◆ **Task to complete**
Identify every line in the records below that contains the word "Vector", and reproduce each one.

◆ **Data extract**
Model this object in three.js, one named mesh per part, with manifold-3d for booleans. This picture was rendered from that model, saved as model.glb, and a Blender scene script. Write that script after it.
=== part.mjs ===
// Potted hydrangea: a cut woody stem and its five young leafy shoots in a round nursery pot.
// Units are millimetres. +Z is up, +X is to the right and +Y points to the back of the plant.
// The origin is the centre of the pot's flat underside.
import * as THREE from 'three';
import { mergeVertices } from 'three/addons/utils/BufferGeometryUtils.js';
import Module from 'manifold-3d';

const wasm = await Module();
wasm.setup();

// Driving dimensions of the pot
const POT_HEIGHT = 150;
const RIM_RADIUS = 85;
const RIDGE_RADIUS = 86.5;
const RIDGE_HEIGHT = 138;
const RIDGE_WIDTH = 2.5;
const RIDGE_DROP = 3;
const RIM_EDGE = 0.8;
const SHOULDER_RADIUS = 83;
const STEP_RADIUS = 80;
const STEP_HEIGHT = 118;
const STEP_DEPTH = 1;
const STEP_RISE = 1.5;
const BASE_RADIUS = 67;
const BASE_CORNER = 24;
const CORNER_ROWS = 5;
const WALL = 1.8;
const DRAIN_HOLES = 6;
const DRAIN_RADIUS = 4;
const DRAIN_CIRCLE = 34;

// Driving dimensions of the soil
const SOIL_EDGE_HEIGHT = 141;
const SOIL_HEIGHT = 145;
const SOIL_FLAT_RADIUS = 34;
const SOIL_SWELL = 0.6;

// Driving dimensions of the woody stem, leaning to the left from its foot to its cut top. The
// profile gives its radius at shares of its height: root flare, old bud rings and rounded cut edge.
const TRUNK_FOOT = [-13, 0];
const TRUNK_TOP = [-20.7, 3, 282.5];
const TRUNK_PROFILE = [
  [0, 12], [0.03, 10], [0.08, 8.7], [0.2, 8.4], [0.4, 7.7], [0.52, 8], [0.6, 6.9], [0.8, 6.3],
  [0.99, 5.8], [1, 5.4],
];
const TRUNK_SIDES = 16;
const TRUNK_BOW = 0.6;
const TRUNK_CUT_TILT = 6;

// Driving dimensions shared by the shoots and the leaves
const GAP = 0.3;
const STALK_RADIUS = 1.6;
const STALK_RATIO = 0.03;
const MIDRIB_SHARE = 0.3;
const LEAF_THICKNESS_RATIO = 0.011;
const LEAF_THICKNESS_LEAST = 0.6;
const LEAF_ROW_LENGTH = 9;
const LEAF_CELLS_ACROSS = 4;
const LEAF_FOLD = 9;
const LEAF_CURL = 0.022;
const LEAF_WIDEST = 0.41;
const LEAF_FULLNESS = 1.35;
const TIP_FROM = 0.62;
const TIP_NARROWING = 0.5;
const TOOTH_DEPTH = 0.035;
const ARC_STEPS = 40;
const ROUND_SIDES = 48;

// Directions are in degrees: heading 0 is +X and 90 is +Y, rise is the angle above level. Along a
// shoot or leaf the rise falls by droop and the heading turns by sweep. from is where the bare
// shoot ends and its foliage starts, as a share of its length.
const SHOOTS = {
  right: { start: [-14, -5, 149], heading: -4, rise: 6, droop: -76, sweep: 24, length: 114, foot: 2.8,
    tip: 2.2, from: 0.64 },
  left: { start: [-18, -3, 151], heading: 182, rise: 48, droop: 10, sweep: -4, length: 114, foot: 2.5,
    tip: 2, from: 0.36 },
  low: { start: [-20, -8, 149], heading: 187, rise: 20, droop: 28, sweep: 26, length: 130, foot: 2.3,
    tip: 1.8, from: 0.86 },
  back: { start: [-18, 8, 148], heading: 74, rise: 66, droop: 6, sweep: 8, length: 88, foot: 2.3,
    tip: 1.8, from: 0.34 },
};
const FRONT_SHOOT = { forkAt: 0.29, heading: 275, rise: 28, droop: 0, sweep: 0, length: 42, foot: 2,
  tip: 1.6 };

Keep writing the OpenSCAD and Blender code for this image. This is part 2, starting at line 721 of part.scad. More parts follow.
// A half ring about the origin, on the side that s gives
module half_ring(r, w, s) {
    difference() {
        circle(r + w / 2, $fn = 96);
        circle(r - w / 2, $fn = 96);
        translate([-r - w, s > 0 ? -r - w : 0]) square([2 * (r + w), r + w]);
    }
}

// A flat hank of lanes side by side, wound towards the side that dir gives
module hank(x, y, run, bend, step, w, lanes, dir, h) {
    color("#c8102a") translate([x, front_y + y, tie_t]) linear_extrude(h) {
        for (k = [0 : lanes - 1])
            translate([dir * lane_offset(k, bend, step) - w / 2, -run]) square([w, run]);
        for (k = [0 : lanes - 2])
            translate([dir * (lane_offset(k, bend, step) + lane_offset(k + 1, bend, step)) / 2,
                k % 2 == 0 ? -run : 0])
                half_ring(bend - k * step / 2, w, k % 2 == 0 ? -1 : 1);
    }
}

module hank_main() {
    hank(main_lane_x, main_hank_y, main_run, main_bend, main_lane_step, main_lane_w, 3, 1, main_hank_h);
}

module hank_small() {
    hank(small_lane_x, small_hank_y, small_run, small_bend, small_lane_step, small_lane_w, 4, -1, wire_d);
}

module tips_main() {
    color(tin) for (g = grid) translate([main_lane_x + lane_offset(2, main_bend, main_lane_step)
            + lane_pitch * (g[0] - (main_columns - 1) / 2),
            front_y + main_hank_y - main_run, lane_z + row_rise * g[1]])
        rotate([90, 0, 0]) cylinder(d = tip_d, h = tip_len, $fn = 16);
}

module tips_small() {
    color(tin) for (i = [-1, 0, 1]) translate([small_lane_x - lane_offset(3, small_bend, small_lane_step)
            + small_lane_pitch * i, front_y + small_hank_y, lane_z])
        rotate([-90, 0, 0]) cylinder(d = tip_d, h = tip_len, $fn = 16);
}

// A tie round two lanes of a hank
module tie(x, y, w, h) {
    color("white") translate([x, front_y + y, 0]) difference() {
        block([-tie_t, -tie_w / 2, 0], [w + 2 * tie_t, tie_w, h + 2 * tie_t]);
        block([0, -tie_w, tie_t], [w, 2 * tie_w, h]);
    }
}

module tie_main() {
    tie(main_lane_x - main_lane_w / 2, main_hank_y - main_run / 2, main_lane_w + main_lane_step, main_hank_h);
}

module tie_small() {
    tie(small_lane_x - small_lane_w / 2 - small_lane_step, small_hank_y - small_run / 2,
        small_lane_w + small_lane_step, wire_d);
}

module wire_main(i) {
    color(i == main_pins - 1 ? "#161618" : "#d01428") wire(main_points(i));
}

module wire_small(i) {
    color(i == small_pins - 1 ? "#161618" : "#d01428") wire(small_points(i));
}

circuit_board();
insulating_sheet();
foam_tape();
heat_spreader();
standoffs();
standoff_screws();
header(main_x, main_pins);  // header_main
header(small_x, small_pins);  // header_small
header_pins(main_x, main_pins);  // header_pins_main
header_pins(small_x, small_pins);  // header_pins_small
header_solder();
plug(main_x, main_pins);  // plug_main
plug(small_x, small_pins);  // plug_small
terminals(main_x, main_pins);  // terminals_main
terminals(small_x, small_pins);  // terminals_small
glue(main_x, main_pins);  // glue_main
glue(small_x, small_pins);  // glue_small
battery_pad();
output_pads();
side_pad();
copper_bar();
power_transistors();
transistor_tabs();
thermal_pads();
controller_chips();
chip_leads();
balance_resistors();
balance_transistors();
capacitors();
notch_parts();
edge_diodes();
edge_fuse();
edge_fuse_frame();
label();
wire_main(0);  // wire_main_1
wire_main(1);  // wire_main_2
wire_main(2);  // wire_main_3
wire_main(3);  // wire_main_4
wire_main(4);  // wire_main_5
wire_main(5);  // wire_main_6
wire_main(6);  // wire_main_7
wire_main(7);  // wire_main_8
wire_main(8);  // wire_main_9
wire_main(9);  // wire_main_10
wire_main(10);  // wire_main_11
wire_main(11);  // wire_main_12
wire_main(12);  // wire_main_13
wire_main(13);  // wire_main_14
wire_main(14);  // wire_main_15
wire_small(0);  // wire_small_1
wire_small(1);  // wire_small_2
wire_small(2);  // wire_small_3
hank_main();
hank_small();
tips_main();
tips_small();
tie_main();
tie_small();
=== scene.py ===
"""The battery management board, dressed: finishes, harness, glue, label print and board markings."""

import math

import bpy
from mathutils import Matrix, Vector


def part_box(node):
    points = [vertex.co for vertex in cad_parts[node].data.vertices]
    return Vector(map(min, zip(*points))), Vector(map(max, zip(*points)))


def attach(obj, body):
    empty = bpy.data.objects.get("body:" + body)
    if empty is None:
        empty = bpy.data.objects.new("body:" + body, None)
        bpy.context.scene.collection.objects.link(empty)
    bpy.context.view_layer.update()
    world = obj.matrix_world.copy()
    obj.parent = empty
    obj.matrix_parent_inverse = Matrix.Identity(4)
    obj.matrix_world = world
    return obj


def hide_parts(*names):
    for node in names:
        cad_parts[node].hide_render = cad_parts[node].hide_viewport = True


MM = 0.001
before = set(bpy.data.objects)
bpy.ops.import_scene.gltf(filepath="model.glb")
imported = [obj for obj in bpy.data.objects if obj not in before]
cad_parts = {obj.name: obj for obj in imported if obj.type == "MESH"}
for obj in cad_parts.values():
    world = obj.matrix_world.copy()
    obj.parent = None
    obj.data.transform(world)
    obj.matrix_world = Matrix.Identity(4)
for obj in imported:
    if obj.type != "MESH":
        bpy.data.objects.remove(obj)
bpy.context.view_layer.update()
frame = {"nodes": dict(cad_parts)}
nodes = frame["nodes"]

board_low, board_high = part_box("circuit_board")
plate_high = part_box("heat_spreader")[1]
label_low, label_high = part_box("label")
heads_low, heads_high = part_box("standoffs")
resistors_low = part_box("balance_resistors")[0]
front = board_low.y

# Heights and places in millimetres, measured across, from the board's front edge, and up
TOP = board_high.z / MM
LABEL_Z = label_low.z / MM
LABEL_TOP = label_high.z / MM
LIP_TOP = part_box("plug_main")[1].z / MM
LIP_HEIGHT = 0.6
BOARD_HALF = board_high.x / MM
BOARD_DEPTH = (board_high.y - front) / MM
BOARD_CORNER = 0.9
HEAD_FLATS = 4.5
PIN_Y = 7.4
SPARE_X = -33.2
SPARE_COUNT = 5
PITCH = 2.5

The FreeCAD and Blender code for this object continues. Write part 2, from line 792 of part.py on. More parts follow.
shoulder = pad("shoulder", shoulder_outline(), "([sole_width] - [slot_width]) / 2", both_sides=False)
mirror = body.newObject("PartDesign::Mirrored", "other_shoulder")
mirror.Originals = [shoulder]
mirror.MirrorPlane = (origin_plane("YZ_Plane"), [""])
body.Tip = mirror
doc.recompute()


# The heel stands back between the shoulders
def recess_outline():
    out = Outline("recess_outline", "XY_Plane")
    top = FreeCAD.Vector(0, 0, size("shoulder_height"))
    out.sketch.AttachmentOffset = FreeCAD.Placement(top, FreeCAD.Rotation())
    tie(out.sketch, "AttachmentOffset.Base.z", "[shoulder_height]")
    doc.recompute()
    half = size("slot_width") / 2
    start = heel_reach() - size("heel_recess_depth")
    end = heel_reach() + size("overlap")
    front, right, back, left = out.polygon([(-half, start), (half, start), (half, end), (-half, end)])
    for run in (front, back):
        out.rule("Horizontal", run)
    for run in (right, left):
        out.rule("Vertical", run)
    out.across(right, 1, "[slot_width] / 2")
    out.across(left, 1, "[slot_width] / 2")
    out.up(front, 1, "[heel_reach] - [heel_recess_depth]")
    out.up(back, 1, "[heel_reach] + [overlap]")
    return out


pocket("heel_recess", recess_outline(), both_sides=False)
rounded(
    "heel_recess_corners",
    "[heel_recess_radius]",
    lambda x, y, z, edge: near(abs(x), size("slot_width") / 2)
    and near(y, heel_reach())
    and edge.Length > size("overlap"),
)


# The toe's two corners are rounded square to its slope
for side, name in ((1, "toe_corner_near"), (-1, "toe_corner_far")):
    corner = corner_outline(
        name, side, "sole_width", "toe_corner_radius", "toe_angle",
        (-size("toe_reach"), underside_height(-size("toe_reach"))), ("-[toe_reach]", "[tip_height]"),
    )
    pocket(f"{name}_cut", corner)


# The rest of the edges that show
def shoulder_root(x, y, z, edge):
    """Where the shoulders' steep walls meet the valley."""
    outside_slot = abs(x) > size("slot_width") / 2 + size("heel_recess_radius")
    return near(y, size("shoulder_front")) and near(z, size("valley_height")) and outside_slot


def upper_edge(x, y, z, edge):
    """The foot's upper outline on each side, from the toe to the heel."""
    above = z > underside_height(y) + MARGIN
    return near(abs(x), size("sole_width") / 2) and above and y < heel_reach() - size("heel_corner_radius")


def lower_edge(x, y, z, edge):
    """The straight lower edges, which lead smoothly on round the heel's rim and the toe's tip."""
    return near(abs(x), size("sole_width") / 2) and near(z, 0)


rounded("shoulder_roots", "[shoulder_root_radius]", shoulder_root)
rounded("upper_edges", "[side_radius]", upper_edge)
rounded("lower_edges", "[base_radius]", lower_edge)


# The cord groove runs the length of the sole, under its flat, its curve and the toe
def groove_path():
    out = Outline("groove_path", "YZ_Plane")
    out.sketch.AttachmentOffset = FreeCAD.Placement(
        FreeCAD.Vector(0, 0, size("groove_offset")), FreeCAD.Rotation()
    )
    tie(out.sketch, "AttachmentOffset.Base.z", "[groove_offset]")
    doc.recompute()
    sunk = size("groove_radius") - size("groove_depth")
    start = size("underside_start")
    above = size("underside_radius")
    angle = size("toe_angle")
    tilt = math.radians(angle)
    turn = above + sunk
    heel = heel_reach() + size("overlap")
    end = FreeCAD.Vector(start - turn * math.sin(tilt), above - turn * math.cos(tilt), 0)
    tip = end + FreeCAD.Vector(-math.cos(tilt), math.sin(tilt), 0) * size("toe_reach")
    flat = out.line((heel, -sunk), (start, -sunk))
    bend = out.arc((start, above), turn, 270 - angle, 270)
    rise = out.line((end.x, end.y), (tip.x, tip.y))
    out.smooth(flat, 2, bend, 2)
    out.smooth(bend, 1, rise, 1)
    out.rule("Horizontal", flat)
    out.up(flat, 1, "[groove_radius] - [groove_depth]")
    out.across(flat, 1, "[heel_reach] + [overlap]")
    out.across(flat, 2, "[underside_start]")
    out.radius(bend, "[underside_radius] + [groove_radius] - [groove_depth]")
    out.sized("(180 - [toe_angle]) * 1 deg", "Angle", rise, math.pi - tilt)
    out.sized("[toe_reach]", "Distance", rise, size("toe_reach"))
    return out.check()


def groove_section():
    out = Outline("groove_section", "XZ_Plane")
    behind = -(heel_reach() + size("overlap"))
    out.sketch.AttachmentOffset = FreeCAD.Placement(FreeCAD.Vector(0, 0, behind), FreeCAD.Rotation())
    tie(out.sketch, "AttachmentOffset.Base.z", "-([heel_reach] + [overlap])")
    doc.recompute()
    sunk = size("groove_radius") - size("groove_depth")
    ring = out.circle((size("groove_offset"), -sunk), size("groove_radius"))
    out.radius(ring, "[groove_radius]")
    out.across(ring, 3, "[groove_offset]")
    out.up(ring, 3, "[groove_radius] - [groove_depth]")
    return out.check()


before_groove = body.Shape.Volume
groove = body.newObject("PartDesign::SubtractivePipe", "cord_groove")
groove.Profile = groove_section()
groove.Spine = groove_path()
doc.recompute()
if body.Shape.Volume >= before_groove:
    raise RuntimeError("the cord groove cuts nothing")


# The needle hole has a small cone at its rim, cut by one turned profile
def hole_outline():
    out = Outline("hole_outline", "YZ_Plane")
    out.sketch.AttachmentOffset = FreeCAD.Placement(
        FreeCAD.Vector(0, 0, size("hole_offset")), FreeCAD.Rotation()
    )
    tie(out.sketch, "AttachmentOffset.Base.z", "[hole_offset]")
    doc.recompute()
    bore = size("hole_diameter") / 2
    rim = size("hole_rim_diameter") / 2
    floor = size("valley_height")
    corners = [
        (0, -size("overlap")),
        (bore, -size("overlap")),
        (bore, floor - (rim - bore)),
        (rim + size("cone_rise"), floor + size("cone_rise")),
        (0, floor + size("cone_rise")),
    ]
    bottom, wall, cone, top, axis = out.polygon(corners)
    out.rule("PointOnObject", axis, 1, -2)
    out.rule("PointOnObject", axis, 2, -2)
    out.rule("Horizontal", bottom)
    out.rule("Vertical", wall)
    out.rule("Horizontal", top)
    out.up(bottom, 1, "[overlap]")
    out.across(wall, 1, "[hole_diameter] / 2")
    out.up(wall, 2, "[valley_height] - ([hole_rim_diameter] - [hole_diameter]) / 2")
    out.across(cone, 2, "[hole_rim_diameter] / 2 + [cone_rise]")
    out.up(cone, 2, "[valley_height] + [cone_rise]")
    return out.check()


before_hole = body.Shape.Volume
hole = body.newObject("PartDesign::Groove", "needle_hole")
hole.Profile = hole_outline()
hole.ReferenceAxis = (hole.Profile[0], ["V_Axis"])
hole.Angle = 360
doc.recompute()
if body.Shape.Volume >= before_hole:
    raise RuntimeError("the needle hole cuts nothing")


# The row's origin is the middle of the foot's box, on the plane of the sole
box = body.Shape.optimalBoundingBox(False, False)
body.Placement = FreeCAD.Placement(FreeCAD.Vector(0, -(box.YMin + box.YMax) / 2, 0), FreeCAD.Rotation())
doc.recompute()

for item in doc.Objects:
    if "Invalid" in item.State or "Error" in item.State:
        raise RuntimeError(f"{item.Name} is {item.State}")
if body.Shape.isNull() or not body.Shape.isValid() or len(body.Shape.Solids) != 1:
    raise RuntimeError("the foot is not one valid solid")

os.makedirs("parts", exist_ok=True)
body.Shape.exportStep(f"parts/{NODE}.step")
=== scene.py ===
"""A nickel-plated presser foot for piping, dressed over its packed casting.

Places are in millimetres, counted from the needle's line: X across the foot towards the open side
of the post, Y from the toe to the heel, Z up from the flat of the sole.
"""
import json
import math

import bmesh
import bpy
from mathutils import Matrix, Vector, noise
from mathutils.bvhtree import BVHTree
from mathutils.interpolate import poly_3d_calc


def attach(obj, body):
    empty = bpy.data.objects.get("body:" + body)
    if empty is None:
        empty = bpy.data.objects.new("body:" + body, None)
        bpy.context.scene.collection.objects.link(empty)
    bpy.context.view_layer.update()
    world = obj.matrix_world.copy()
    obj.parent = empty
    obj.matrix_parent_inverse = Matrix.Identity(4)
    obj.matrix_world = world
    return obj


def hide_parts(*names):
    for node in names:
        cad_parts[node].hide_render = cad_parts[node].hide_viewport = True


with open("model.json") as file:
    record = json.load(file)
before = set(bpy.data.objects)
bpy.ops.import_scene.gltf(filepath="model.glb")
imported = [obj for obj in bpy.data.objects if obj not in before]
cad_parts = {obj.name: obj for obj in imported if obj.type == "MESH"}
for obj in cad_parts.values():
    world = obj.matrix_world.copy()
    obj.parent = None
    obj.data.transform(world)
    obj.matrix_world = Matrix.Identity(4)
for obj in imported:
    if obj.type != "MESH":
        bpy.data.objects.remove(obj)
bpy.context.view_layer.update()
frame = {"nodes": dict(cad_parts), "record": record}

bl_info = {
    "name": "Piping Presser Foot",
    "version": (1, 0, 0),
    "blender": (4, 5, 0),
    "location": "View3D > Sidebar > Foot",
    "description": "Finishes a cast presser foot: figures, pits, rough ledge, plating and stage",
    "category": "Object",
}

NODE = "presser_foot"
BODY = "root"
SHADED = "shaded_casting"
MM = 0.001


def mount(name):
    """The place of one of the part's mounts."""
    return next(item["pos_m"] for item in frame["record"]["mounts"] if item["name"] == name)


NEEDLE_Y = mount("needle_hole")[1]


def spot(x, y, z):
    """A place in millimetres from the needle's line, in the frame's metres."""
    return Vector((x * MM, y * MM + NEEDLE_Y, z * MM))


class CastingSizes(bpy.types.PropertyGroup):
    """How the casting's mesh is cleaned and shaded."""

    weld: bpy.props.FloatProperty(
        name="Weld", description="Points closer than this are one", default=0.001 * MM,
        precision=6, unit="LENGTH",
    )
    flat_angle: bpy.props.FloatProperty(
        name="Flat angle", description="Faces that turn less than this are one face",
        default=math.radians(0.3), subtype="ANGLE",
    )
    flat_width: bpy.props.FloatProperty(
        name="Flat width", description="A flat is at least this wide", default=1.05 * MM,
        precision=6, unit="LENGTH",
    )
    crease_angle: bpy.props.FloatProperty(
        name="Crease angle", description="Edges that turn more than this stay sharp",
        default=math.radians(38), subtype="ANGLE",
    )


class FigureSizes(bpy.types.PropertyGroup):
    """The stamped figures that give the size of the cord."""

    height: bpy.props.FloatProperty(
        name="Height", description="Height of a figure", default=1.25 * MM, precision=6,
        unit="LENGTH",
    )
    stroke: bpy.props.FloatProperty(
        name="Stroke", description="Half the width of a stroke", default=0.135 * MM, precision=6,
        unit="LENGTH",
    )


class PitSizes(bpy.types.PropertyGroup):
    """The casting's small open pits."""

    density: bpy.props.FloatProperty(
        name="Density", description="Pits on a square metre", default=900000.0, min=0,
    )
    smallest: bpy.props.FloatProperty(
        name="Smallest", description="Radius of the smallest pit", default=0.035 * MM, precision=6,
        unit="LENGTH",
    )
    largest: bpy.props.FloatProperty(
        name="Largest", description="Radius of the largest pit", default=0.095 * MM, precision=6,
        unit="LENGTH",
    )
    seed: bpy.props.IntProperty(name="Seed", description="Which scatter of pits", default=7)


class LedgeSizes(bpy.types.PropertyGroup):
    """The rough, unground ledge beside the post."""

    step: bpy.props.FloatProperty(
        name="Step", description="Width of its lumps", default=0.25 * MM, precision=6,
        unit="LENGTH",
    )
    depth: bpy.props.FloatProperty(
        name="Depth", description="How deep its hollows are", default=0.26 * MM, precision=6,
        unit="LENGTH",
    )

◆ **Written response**
from mathutils import Matrix, Vector
    return Vector(map(min, zip(*points))), Vector(map(max, zip(*points)))
    top = FreeCAD.Vector(0, 0, size("shoulder_height"))
        FreeCAD.Vector(0, 0, size("groove_offset")), FreeCAD.Rotation()
    end = FreeCAD.Vector(start - turn * math.sin(tilt), above - turn * math.cos(tilt), 0)
    tip = end + FreeCAD.Vector(-math.cos(tilt), math.sin(tilt), 0) * size("toe_reach")
    out.sketch.AttachmentOffset = FreeCAD.Placement(FreeCAD.Vector(0, 0, behind), FreeCAD.Rotation())
        FreeCAD.Vector(0, 0, size("hole_offset")), FreeCAD.Rotation()
body.Placement = FreeCAD.Placement(FreeCAD.Vector(0, -(box.YMin + box.YMax) / 2, 0), FreeCAD.Rotation())
from mathutils import Matrix, Vector, noise
    return Vector((x * MM, y * MM + NEEDLE_Y, z * MM))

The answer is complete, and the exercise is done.